Quand un néolibéral, situé à gauche de l’éventail politique, décède, les médias entonnent tous l’hommage du grand homme sans qui nous ne serions pas aussi heureux que nous le sommes. Le décès de Michel Rocard (23 août 1930-2 juillet 2016) a ouvert un concert de louanges dans lesquelles toute critique politique était absente. On se serait cru dans le cadre d’une canonisation de saint bien qu’il soit protestant.

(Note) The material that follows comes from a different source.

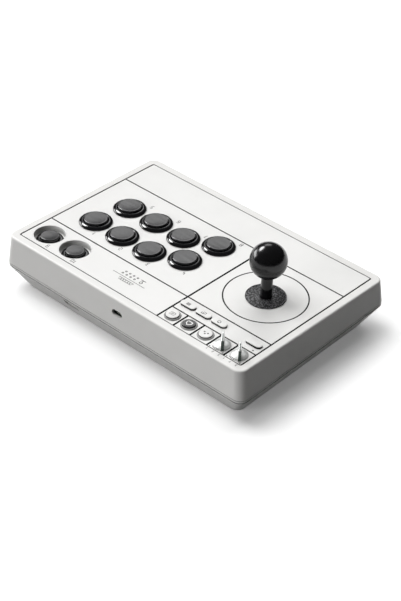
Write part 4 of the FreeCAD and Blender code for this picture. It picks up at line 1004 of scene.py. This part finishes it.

Première gauche mitterrandiste contre deuxième gauche rocardienne : accepter ce conflit est à terme rompre avec la gauche de gauche

On oublie trop souvent que c’est la première gauche mitterrandiste qui assume le tournant libéral de 1982-83 et qui ouvre grandes les portes du néolibéralisme en France. On oublie trop souvent que la deuxième gauche fut organisé en trois pôles : le groupe politico-intellectuel organisé autour de Rocard, la CFDT comme pôle syndical, et la Fondation Saint-Simon comme centre de réflexion. Nous voyons donc où a mené cette deuxième gauche aujourd’hui : au soutien inconditionnel à la loi El Khomri. Et c’est bien parce que Chevènement et Motchane décident de considérer la bataille entre la première gauche et la deuxième gauche en 1978 comme la bataille principale que le Ceres rompt avec la perspective historique qu’il s’était tracée jusque-là.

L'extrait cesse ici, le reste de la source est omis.